* **Set task**
In the data below, find every line with the string "shown" and pull it out.

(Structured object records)
———

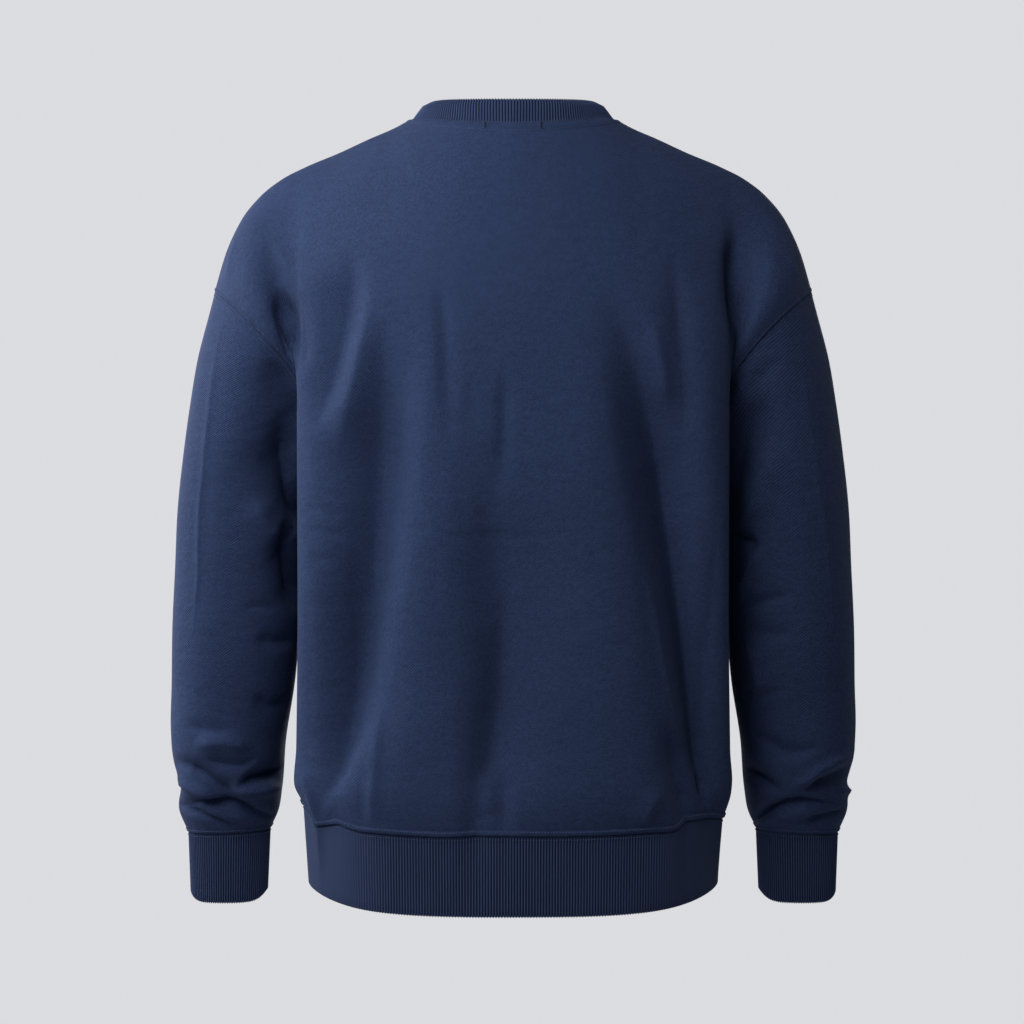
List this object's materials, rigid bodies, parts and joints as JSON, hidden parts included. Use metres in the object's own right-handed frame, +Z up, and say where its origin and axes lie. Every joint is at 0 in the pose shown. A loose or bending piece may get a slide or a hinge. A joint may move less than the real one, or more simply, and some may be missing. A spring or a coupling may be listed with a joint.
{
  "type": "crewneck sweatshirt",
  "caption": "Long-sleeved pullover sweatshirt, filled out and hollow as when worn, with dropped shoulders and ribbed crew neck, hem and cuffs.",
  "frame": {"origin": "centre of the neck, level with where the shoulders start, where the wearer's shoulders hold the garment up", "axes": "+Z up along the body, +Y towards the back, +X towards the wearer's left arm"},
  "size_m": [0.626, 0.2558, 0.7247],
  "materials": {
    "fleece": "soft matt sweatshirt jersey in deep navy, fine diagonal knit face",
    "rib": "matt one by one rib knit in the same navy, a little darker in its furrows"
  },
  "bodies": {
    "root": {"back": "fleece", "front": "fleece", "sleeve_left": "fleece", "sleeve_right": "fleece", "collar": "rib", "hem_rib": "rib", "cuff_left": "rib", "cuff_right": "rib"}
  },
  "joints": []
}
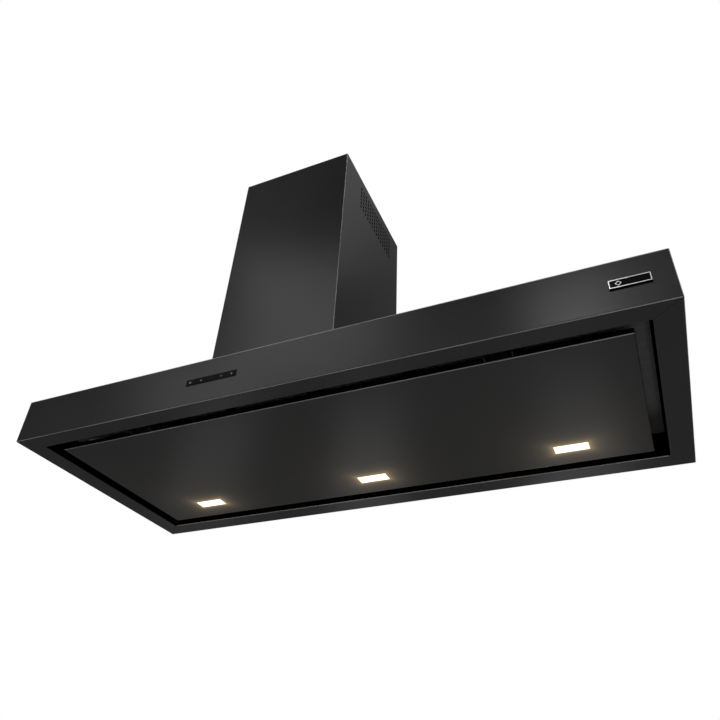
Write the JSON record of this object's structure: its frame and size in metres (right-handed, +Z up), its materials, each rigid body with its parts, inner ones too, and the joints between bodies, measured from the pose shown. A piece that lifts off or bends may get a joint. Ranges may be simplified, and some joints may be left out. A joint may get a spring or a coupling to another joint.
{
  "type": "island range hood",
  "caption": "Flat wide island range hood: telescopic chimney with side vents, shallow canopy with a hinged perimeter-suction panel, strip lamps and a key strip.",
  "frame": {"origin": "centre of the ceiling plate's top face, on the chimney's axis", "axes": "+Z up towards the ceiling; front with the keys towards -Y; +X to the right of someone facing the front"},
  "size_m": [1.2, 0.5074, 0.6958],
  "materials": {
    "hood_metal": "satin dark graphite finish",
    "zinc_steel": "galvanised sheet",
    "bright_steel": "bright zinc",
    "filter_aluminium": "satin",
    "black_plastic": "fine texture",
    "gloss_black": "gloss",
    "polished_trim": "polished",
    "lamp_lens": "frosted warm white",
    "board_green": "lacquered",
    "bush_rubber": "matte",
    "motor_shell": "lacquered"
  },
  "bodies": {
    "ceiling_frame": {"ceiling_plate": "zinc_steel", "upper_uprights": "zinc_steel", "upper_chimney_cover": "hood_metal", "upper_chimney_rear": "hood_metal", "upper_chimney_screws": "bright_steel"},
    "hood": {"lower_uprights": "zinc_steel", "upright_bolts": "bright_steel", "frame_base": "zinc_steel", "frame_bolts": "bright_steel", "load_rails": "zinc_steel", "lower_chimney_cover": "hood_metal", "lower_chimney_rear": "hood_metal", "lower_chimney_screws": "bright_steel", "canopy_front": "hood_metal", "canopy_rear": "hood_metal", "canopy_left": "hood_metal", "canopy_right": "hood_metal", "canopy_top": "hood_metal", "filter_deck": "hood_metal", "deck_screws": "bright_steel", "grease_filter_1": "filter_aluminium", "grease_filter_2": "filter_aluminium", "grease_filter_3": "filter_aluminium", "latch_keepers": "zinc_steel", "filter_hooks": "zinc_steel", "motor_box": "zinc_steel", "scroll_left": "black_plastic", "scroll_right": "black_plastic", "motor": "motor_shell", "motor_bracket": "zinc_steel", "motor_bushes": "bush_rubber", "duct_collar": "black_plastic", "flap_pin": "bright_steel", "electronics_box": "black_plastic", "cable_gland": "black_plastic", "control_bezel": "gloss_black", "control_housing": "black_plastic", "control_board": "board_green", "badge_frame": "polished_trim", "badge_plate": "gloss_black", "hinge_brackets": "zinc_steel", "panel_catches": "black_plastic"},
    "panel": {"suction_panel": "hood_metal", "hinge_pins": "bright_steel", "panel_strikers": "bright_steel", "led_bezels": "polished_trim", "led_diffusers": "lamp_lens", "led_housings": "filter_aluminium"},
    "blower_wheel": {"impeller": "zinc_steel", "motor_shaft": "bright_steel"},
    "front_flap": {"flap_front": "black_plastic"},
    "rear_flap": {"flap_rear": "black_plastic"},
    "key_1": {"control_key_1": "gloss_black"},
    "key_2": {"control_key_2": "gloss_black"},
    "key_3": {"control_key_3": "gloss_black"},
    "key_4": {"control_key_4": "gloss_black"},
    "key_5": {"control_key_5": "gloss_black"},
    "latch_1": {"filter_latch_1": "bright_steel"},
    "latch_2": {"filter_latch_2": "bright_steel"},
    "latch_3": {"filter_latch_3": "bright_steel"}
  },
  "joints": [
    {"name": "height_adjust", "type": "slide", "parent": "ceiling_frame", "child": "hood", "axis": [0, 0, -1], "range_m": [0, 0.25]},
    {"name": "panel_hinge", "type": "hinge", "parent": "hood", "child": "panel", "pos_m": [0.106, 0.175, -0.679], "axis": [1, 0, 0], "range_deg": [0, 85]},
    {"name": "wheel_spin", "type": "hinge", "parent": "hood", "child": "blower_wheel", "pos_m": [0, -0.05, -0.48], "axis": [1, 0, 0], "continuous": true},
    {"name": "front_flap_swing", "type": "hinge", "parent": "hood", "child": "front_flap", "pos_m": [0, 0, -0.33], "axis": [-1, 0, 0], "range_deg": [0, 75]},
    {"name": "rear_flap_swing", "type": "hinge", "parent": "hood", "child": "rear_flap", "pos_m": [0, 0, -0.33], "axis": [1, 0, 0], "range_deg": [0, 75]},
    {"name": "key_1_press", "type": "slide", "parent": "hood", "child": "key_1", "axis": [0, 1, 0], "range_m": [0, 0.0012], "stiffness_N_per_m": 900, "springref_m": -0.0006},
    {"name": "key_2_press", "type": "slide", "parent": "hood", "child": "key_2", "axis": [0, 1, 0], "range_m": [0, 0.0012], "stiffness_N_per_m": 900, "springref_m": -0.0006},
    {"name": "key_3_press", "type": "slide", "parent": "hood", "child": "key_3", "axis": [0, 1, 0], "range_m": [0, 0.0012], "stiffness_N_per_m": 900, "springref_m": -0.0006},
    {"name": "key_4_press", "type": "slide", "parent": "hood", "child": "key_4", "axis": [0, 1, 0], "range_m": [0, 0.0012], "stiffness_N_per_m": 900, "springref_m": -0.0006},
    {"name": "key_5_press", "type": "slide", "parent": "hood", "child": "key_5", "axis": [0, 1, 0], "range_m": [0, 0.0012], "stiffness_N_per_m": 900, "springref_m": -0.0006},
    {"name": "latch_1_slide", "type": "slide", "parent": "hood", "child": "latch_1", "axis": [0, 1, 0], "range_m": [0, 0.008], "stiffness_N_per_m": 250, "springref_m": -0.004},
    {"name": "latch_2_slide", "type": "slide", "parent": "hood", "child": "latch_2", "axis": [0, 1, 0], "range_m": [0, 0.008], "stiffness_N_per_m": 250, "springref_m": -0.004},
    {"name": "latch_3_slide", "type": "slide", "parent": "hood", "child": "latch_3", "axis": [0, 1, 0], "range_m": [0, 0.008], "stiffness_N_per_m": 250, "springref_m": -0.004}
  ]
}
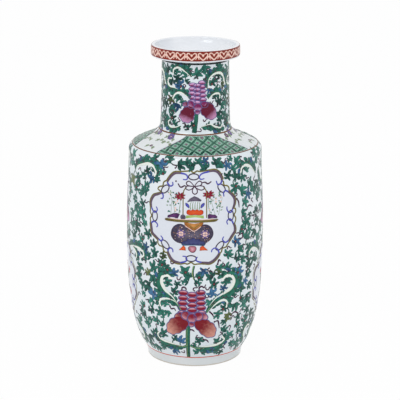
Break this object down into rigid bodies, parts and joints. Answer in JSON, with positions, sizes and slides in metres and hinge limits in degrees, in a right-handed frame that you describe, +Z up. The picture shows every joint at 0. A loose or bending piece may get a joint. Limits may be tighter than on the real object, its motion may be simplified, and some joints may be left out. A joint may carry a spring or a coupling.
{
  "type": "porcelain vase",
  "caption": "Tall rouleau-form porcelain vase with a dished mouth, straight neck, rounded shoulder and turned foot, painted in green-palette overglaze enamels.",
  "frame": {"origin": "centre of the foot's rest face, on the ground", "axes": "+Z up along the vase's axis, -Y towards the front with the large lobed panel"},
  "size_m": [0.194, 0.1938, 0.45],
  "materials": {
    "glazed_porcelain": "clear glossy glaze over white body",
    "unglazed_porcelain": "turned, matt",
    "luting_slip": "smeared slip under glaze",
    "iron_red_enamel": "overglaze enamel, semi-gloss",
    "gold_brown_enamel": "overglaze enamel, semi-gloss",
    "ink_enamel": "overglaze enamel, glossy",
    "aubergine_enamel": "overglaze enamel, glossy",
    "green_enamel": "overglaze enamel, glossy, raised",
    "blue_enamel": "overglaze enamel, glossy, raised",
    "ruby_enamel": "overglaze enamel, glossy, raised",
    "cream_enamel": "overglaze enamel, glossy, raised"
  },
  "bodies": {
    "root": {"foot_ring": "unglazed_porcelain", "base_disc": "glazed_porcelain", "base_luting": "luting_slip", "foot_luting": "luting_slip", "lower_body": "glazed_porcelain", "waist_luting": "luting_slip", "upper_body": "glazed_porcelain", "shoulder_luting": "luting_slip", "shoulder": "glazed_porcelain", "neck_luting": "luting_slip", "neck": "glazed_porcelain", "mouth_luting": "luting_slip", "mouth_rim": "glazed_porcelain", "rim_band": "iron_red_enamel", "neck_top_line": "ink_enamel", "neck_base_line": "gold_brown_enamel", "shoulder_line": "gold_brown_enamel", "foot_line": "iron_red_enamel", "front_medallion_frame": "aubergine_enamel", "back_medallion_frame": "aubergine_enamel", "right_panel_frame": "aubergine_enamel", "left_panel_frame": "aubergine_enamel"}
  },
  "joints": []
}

———

* **Answer to this exercise**
List this object's materials, rigid bodies, parts and joints as JSON, hidden parts included. Use metres in the object's own right-handed frame, +Z up, and say where its origin and axes lie. Every joint is at 0 in the pose shown. A loose or bending piece may get a slide or a hinge. A joint may move less than the real one, or more simply, and some may be missing. A spring or a coupling may be listed with a joint.
Write the JSON record of this object's structure: its frame and size in metres (right-handed, +Z up), its materials, each rigid body with its parts, inner ones too, and the joints between bodies, measured from the pose shown. A piece that lifts off or bends may get a joint. Ranges may be simplified, and some joints may be left out. A joint may get a spring or a coupling to another joint.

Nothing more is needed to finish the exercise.